The country about is (a tract of) uncultivated hillocks,[3] without inhabitants. At a very long distance from the hill there are villages, where the people all have bad and erroneous views, and do not know the Sramanas of the Law of Buddha, Brahmanas, or (devotees of) any of the other and different schools. The people of that country are constantly seeing men on the wing, who come and enter this monastery. On one occasion, when devotees of various countries came to perform their worship at it, the people of those villages said to them, "Why do you not fly? The devotees whom we have seen hereabouts all fly;" and the strangers answered, on the spur of the moment, "Our wings are not yet fully formed."

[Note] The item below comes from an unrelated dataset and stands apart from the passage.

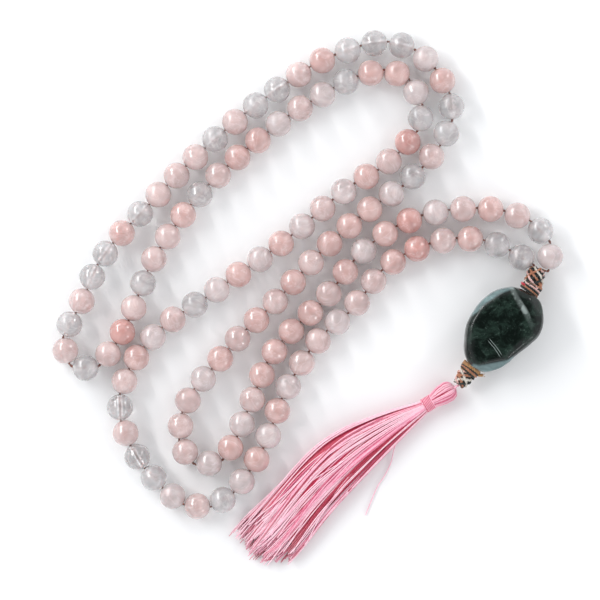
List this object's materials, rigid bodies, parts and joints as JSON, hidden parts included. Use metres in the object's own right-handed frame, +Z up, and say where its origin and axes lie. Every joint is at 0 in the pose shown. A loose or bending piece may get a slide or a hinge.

The kingdom of Dakshina is out of the way, and perilous to traverse. There are difficulties in connexion with the roads; but those who know how to manage such difficulties and wish to proceed should bring with them money and various articles, and give them to the king. He will then send men to escort them. These will (at different stages) pass them over to others, who will show them the shortest routes. Fa-hien, however, was after all unable to go there; but having received the (above) accounts from men of the country, he has narrated them.


[1] Said to be the ancient name of the Deccan. As to the various marvels in the chapter, it must be borne in mind that our author, as he tells us at the end, only gives them from hearsay. See "Buddhist Records of the Western World," vol. ii, pp. 214, 215, where the description, however, is very different.

[2] Compare the account of Buddha's great stride of fifteen yojanas in Ceylon, as related in chapter xxxviii.

[3] See the same phrase in the Books of the Later Han dynasty, the twenty-fourth Book of Biographies, p. 9b.